What makes you think than your employer would have no problem with you saying that even if the potential liability didn't exist?

In some cases, this is plausible as a defense. Several early hostile work environment cases revolved around 'employees' who were already fired by their employer, with the lawsuit between plaintiff and employer revolving around whether the employer should have acted sooner.

In other cases, it's hard to even separate matters; there's now a strong convention against nudie mags in even the bluest-collar of blue collar jobs, and of course no employer wants their workers to be staring at breasts while on the job today. Would that have been considered as unacceptable without thirty years of HR hammering into every employer and employee?

But in most, it's not especially defensible.

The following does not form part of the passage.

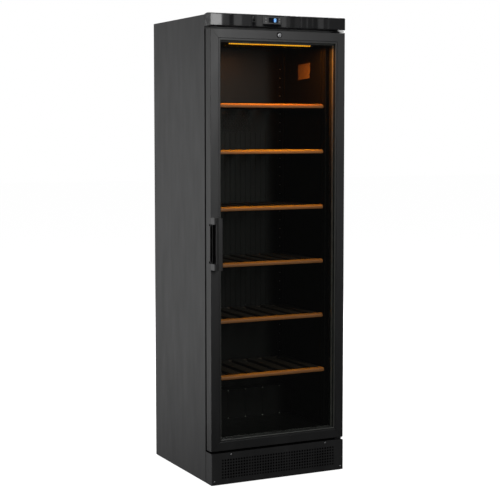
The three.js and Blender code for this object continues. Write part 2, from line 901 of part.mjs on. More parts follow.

We just had a big court case about an employer making fun of an employee for being gay (and fat); the only reason the employer won (after a long and uncertain court case) was because everyone agreed this job was ministerial, not Because Free Speech Uber Allies. And the employer very clearly did not want to apply the anti-'hostile work environment' policy, given that they probably spent tens or thousands of dollars defending their not complying with it. There are hundreds of cases like this, almost all of them get no legal defense, and that's before getting to the wide variety that no one defies even when they want to because they know they're fucked.

And then you think for ten seconds, and you remember that people put a ton of political capital into not only maintaining but expanding (Bostock! Kinda a big deal!) these policies, and it becomes kinda obvious.